Left to right: with NiSi Natural CPL, Standard CPL, Landscape CPL 

A circular polarising filter (CPL) is an essential part of any landscape photographer’s kit. There are no ways to recreate the effects these filters have on your images. In short, a polariser prevents damaged reflected light from reaching your sensor. When used correctly, CPLs beautifully saturate and add contrast to your images; they turn pale skies a deeper blue, coax vibrant rich greens from foliage and forests, make rainbows pop, and cut reflections off the surface of water. If it sounds like I’m preaching, I am. Every landscape photographer needs a CPL in their kit. NISI has three in their range, and the purpose of this article is to help you understand the difference between them and ultimately choose the right one for you.

Left to right: NiSi Standard, Natural and Landscape Enhanced CPLs

The models we’ll be reviewing are:

Pro Nano Coatings

Before we go into the differences, let’s talk about similarities. All three filters use high definition optical glass, along with NISI’s proprietary Pro Nano Coating. This has been designed to cut glare and reduce unwanted reflections. The Pro Nano Coating also provides a waterproof and scratch-resistant layer. It assists in the cleaning of unwanted fingerprints, dust and water stains. Interestingly, water and other liquid will tend to bead rather than spreading and smearing across the filters. As a landscape photographer, my gear regularly faces the elements, so this extra line of defence is welcomed.

Reliably constructed

Fumbling with filters that refuse to be screwed onto lenses is immensely frustrating. Perhaps more so are filter threads that jam when being removed.
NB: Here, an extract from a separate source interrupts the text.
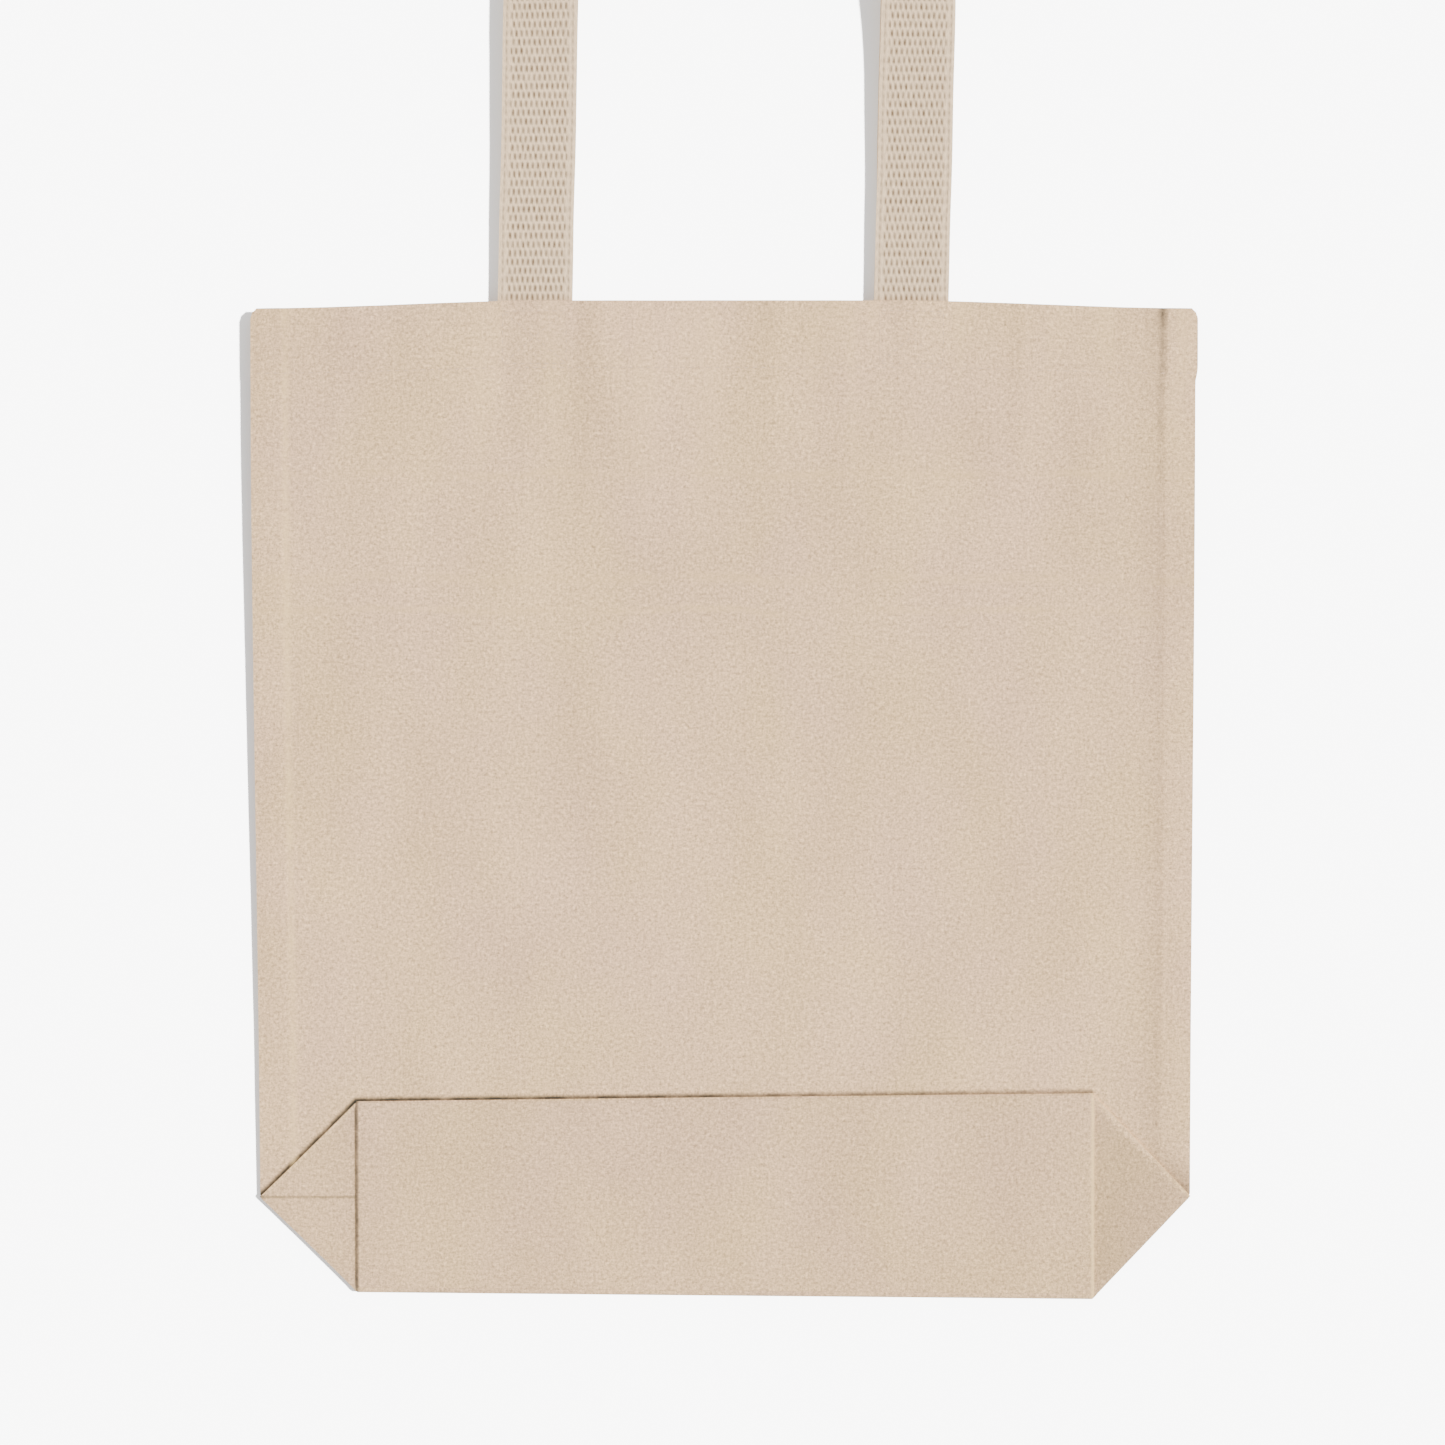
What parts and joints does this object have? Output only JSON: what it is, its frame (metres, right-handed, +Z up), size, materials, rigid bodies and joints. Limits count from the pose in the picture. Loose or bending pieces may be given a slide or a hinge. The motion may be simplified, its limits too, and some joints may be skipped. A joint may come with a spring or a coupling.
{
  "type": "canvas tote bag",
  "caption": "Flat-folded natural cotton canvas tote bag with a boxed base folded up over the front, a turned hem and flat webbing handles.",
  "frame": {"origin": "middle of the outline of the laid-flat bag and handles, on the surface it rests on", "axes": "+Z up from the resting surface, +Y from the base towards the mouth and handles, +X to the right seen from above"},
  "size_m": [0.381, 0.6324, 0.0375],
  "materials": {
    "cotton_canvas": "undyed plain-woven cotton canvas, matt, with small darker seed flecks",
    "cotton_webbing": "undyed flat cotton webbing with rows of short ribs and plain selvages",
    "cotton_thread": "undyed cotton sewing thread"
  },
  "bodies": {
    "back": {"back_panel": "cotton_canvas", "back_hem": "cotton_canvas", "back_hem_stitching": "cotton_thread", "back_left_handle_end": "cotton_webbing", "back_left_cross_stitch": "cotton_thread", "back_right_handle_end": "cotton_webbing", "back_right_cross_stitch": "cotton_thread"},
    "base": {"base_panel": "cotton_canvas", "left_corner_ear": "cotton_canvas", "left_corner_seam_thread": "cotton_thread", "right_corner_ear": "cotton_canvas", "right_corner_seam_thread": "cotton_thread"},
    "lower_strip": {"front_lower_strip": "cotton_canvas"},
    "front": {"front_panel": "cotton_canvas", "front_hem": "cotton_canvas", "front_hem_stitching": "cotton_thread", "front_left_handle_end": "cotton_webbing", "front_left_cross_stitch": "cotton_thread", "front_right_handle_end": "cotton_webbing", "front_right_cross_stitch": "cotton_thread"},
    "front_handle": {"front_handle": "cotton_webbing"},
    "back_handle": {"back_handle": "cotton_webbing"},
    "left_back_gusset": {"left_back_gusset": "cotton_canvas", "left_back_gusset_hem": "cotton_canvas"},
    "left_front_gusset": {"left_front_gusset": "cotton_canvas", "left_front_gusset_hem": "cotton_canvas", "left_side_seam_allowance": "cotton_canvas", "left_side_overlock_thread": "cotton_thread"},
    "left_wall_corner": {"left_wall_corner": "cotton_canvas"},
    "left_strip_corner": {"left_lower_strip_corner": "cotton_canvas"},
    "right_back_gusset": {"right_back_gusset": "cotton_canvas", "right_back_gusset_hem": "cotton_canvas"},
    "right_front_gusset": {"right_front_gusset": "cotton_canvas", "right_front_gusset_hem": "cotton_canvas", "right_side_seam_allowance": "cotton_canvas", "right_side_overlock_thread": "cotton_thread"},
    "right_wall_corner": {"right_wall_corner": "cotton_canvas"},
    "right_strip_corner": {"right_lower_strip_corner": "cotton_canvas"}
  },
  "joints": [
    {"name": "base_unfold", "type": "hinge", "parent": "back", "child": "base", "pos_m": [0, -0.3162, 0.001], "axis": [1, 0, 0], "range_deg": [0, 90], "deforming": ["left_back_gusset", "left_back_gusset_hem", "left_front_gusset", "left_front_gusset_hem", "left_side_seam_allowance", "left_side_overlock_thread", "left_wall_corner", "left_lower_strip_corner", "right_back_gusset", "right_back_gusset_hem", "right_front_gusset", "right_front_gusset_hem", "right_side_seam_allowance", "right_side_overlock_thread", "right_wall_corner", "right_lower_strip_corner"]},
    {"name": "lower_strip_unfold", "type": "hinge", "parent": "base", "child": "lower_strip", "pos_m": [0, -0.2362, 0.00483], "axis": [1, 0, 0], "range_deg": [-2, 97]},
    {"name": "front_unfold", "type": "hinge", "parent": "lower_strip", "child": "front", "pos_m": [0, -0.2762, 0.00287], "axis": [1, 0, 0], "range_deg": [-192, 2]},
    {"name": "left_back_gusset_fold", "type": "hinge", "parent": "back", "child": "left_back_gusset", "pos_m": [-0.1505, -0.1162, 0.0003], "axis": [0, 1, 0], "range_deg": [-2, 97]},
    {"name": "left_front_gusset_fold", "type": "hinge", "parent": "front", "child": "left_front_gusset", "pos_m": [-0.1505, -0.2762, 0.0021], "axis": [0, -0.9999, -0.0159], "range_deg": [-2, 97]},
    {"name": "left_wall_corner_fold", "type": "hinge", "parent": "base", "child": "left_wall_corner", "pos_m": [-0.1505, -0.2762, 0.00604], "axis": [0, -1, 0], "range_deg": [-2, 97]},
    {"name": "left_strip_corner_fold", "type": "hinge", "parent": "lower_strip", "child": "left_strip_corner", "pos_m": [-0.1505, -0.2562, 0.00364], "axis": [0, 1, 0], "range_deg": [-2, 97]},
    {"name": "right_back_gusset_fold", "type": "hinge", "parent": "back", "child": "right_back_gusset", "pos_m": [0.1505, -0.1162, 0.0003], "axis": [0, -1, 0], "range_deg": [-2, 97]},
    {"name": "right_front_gusset_fold", "type": "hinge", "parent": "front", "child": "right_front_gusset", "pos_m": [0.1505, -0.2762, 0.0021], "axis": [0, 0.9999, 0.0159], "range_deg": [-2, 97]},
    {"name": "right_wall_corner_fold", "type": "hinge", "parent": "base", "child": "right_wall_corner", "pos_m": [0.1505, -0.2762, 0.00604], "axis": [0, 1, 0], "range_deg": [-2, 97]},
    {"name": "right_strip_corner_fold", "type": "hinge", "parent": "lower_strip", "child": "right_strip_corner", "pos_m": [0.1505, -0.2562, 0.00364], "axis": [0, -1, 0], "range_deg": [-2, 97]},
    {"name": "front_handle_swing", "type": "hinge", "parent": "front", "child": "front_handle", "pos_m": [0, 0.0843, 0.00745], "axis": [1, 0, 0], "range_deg": [0, 168]},
    {"name": "back_handle_swing", "type": "hinge", "parent": "back", "child": "back_handle", "pos_m": [0, 0.0843, 0.00065], "axis": [1, 0, 0], "range_deg": [-168, 0]}
  ],
  "couplings": [
    {"joint": "lower_strip_unfold", "follows": "base_unfold", "ratio": 1},
    {"joint": "front_unfold", "follows": "base_unfold", "ratio": -2.005},
    {"joint": "left_back_gusset_fold", "follows": "base_unfold", "ratio": 1},
    {"joint": "left_front_gusset_fold", "follows": "base_unfold", "ratio": 1},
    {"joint": "left_wall_corner_fold", "follows": "base_unfold", "ratio": 1},
    {"joint": "left_strip_corner_fold", "follows": "base_unfold", "ratio": 1},
    {"joint": "right_back_gusset_fold", "follows": "base_unfold", "ratio": 1},
    {"joint": "right_front_gusset_fold", "follows": "base_unfold", "ratio": 1},
    {"joint": "right_wall_corner_fold", "follows": "base_unfold", "ratio": 1},
    {"joint": "right_strip_corner_fold", "follows": "base_unfold", "ratio": 1}
  ]
}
NISI’s CPLs proved effortless to get on and off my lens. The frames of each CPL are slim in design, but still allow a lens cap to be attached. The outer rim of the polariser has ridged sections, providing grip for your fingertips when rotating. The mechanism itself is smooth and easy to rotate, without mistakenly screwing the entire filter from the lens thread.

Consistent image quality

I field-tested these filters, in conditions with varying light, wind and air quality. I didn’t notice any differences in overall image quality or sharpness across the three models. The most notable difference was the stronger effect of the Landscape Enhanced CPL, which required approximately +1 stop of exposure to balance with the Standard and Natural. Again, this was not a studio test, and under ‘scientific’ conditions or to a more keen pixel-peeper, differences may be picked up.

NISI Pro Nano Standard HUC

The Standard HUC model was developed before both the Landscape and Natural versions. You would never know by looking at, or by using the filter, nor do I believe the technology is at all outdated. The notable difference is in the colour tone of the Standard HUC, which is the warmest of the range. From research, I believe this was the industry norm for CPLs when the Standard HUC model was first manufactured, and is something you will find across brands. The warm tone is by no means intrusive, and in fact, I found it to be flattering in certain instances. For example, sunrise shots down a green Drakensberg valley benefitted from the golden tint. I imagine this would also work well in architectural photography. However, my preference would be to capture an image with as little colour tone as possible, and do any manipulation needed in post-production.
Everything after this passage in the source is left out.